Boise State University

DEBT COMPOSITION

The major components of accrued liabilities are state and local tax liabilities, advertising accruals, loyalty program liabilities, rent-related liabilities and self-insurance reserves. The major components of long-term liabilities are unrecognized tax benefits, income tax liabilities, rent-related liabilities, self-insurance reserves, deferred compensation plan liabilities and deferred revenue from service contracts. Currently the ROE ratio stands at 32.08%. This means Best Buy has not taken on leverage, and its above-average ROE is driven by its ability to grow its profit without a huge debt burden.
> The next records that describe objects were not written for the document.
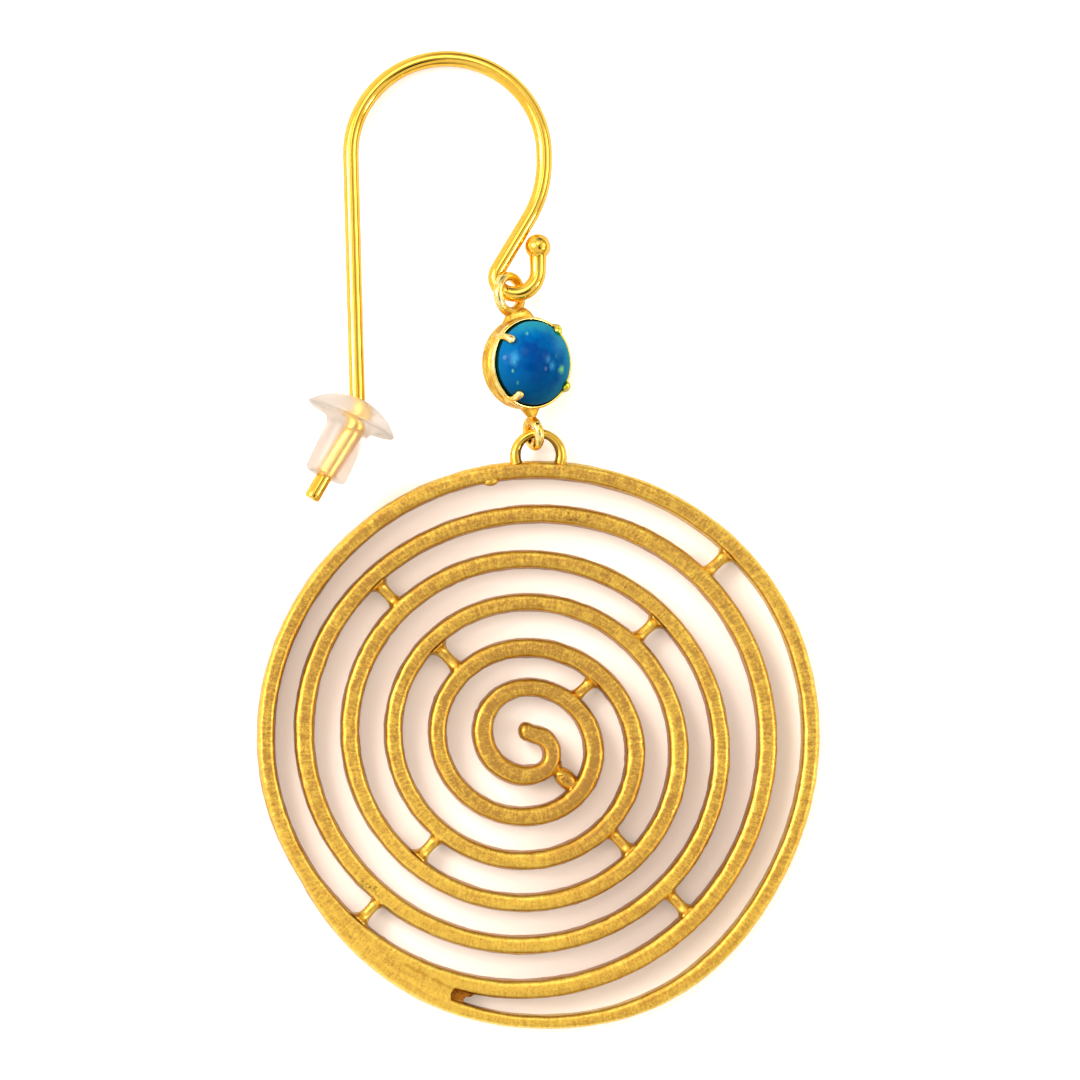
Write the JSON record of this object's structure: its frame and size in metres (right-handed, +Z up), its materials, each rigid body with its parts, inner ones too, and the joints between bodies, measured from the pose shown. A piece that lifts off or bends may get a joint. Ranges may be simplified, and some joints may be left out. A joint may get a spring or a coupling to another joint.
{
  "type": "spiral dangle earring",
  "caption": "Ear-wire earring lying flat: a bent hook with a soft stopper links through a claw-set round stone to an open spiral disc with a bail.",
  "frame": {"origin": "middle of the footprint on the surface that the earring lies on", "axes": "+Z up from the surface, +Y along the earring towards the arch of its ear wire, +X to the side of the ball end of the ear wire's loop"},
  "size_m": [0.0301, 0.0522, 0.0049],
  "materials": {
    "polished_gold": "polished",
    "satin_gold": "satin, finely brushed",
    "blue_stone": "polished",
    "clear_silicone": "clear and soft"
  },
  "bodies": {
    "root": {"ear_hook": "polished_gold", "ear_stopper": "clear_silicone", "stone_setting": "polished_gold", "cabochon": "blue_stone", "spiral_drop": "satin_gold"}
  },
  "joints": []
}
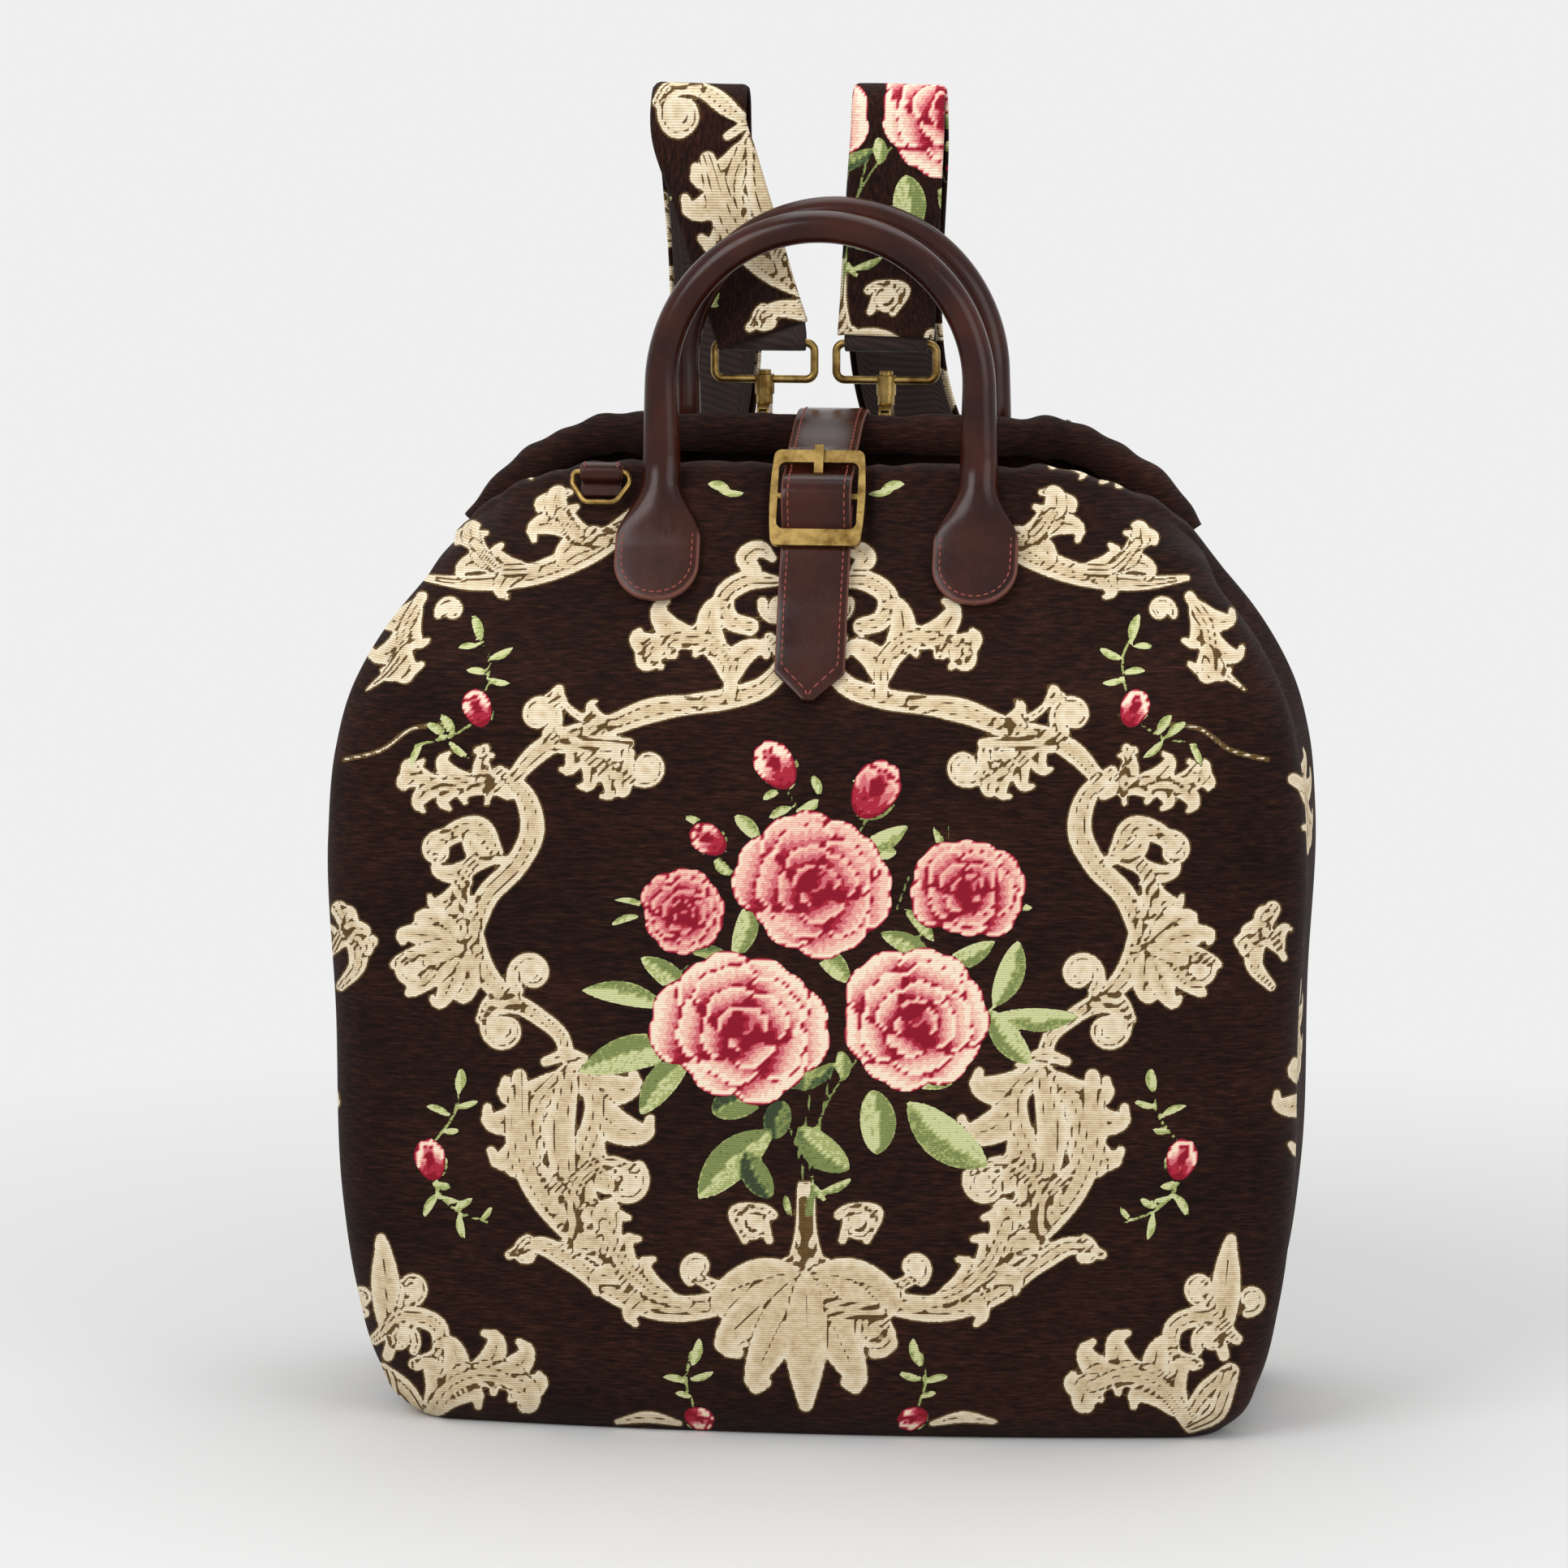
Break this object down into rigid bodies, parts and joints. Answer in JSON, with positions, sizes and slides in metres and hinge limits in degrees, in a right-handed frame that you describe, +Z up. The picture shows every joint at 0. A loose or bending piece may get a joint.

Returns are usually compared to costs to measure the efficiency of capital. Best Buy’s cost of equity is 8.49%. Since Best Buy’s return covers its cost in excess of 21.42%, its use of equity capital is efficient and likely to be sustainable. Simply put, Best Buy pays less for its capital than what it generates in return.

PLAN

In the context of improved performance and the expected savings brought about by tax reform, Best Buy is increasing the level of investment in the enablers necessary to propel our strategy. Specifically, this includes investments in specialty labor, improvements to employee benefit programs, and an increase in fiscal 2019 capital expenditure plans to $850 to $900 million from the expectations we shared at Investor Day of $750 to $850 million. This compares to an average capital expenditure of $640 million over the last three fiscal years. Capital expenditures typically include investments in our stores, distribution capabilities and information technology enhancements (including e-commerce). During fiscal 2018, $688 million in property and equipment, primarily related to upgrading our information technology systems and capabilities and store-related projects was invested. Non-cash capital expenditures are comprised of capitalized leases, as well as additions to property and equipment included in accounts payable.

INTEREST RATES

Cash primarily consists of cash on hand and bank deposits. Cash equivalents consist of money market funds, commercial paper, corporate bonds and time deposits with an original maturity of 3 months or less when purchased. The amounts of cash equivalents at February 3, 2018, and January 28, 2017, were $524 million and $1,531 million, respectively, and the weighted average interest rates were 1.1% and 0.5%, respectively.

ISSUES

Any future downgrades to our credit ratings and outlook could negatively impact the perception of credit risk and thus our access to capital markets, borrowing costs, vendor terms and lease terms. Our credit ratings are based upon information furnished by us or obtained by a rating agency from its own sources and are subject to revision, suspension or withdrawal by one or more rating agencies at any time. Rating agencies may change the ratings assigned due to developments that are beyond control, including the introduction of new rating practices and methodologies.